- Bream Creek
- Coordinates: 42°49′19″S 147°50′18″E﻿ / ﻿42.8219°S 147.8383°E
- Country: Australia
- State: Tasmania
- Region: South-east
- LGA: Sorell;
- Location: 25 km (16 mi) E of Sorell;

Government
- • State electorate: Lyons;
- • Federal division: Lyons;

Population
- • Total: 124 (2016 census)
- Postcode: 7175
Localities around Bream Creek
| Buckland | Rheban | Rheban |
| Kellevie | Bream Creek | Tasman Sea |
| Copping | Boomer Bay | Marion Bay |

= Bream Creek =

Bream Creek is a rural locality in the local government area (LGA) of Sorell in the South-east LGA region of Tasmania. The locality is about 25 km east of the town of Sorell.

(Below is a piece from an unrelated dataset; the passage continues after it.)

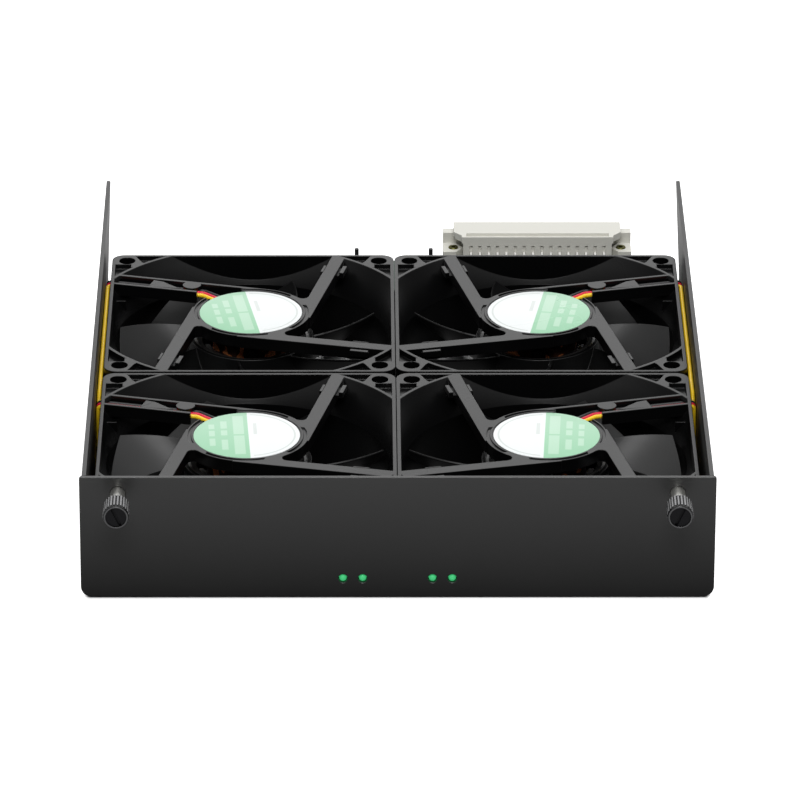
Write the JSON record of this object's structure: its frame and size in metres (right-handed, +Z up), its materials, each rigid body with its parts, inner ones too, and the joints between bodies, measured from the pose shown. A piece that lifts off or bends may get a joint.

The 2016 census recorded a population of 124 for the state suburb of Bream Creek.

==History==
Bream Creek was gazetted as a locality in 1968.

==Geography==
The waters of the Tasman Sea form most of the eastern boundary.

==Road infrastructure==
Route C337 (Marion Bay Road) enters from the south-west and runs through to the south-east, where it exits. Route C336 (Bream Creek Road) starts at an intersection with Route C337 and runs north-east through the south-west of the locality before turning west and exiting.

==Bream Creek Show==
Bream Creek is best known for the Bream Creek Show, held since 1886. The show is famous for its giant pumpkin competition.